Regarding squashing, I suggest that I expand the note about interactive rebasing, briefly mentioning all the possibilities, i.e. rewording commit messages, reordering commits, squashing, ... How does that sound?

Personally, I don't like squash merging a PR. I'm in favor of telling PR submitters to keep a clean branch history, so that it is also useful for the overall git history of the project.

Btw. for now the target audience of this document are contributors, who submit PRs. Should we also add a note for the maintainers, who merge PRs? Along the lines...

lukpueh commented 5 years ago

I'd love to hear some more opinions. @awwad, @SantiagoTorres does this align with your workflows? @michizhou, do you think this is clear enough for new students?

aaaaalbert commented 5 years ago

Didn't mean to flame add -p, it's a great tool and should definitely be mentioned.

Squashing and target audience: You're right, some things should go into a maintainer-flavored doc, not this.

lukpueh commented 5 years ago

@awwad provides some more related info in https://github.com/theupdateframework/tuf/pull/804#issuecomment-440017361. Is it worth adding some of it to this document?

alyptik commented 5 years ago

@lukpueh said:

@awwad provides some more related info in theupdateframework/tuf#804 (comment). Is it worth adding some of it to this document?

In my opinion, it'd be useful to do so. Stuff like git rebase is a bit weird to get the hang of if you haven't used it much, and @awwad explained the process quite well. Once condensed a bit it'll fit in perfectly.

lukpueh commented 5 years ago

GitHub and rebase test insights (see https://github.com/secure-systems-lab/lab-guidelines/pull/14#discussion_r235344697)):

alyptik commented 5 years ago

Just something that I realized recently when reviewing some PRs for unrelated personal repositories is that it's a lot easier if we have PR authors avoid force-pushing, rebasing, and other destructive git history operations until it comes time to merge. Otherwise, the squashed commit history makes it hard for the reviewers to tell if the PR author actually addressed their review comments as well as to figure out any other changes they might have made. I think it would be helpful to include this guideline somewhere in the guide.

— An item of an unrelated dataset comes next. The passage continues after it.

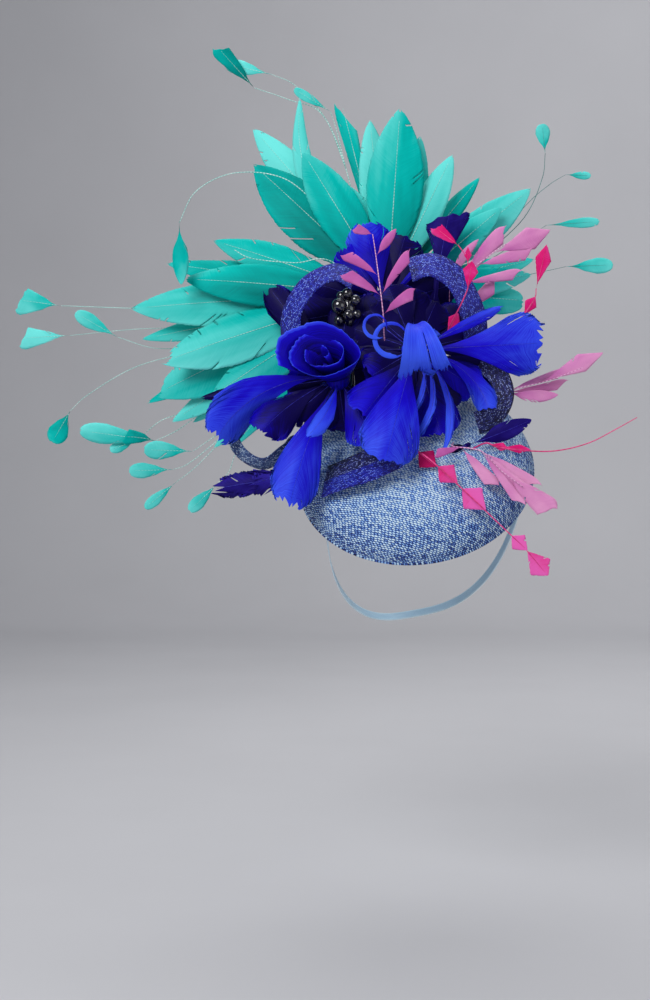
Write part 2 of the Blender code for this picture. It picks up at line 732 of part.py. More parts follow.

alyptik commented 5 years ago

I should clarify that in my previous comment I am referring to self-rebasing such as git rebase -i @~5 to squash/reorder/drop commits. Rebasing on the parent branch because of new commits shouldn't cause any issues.

lukpueh commented 5 years ago

I made some minor modifications in the "rebasing on an open PR" paragraph, to integrate our recent discussions, and will merge now.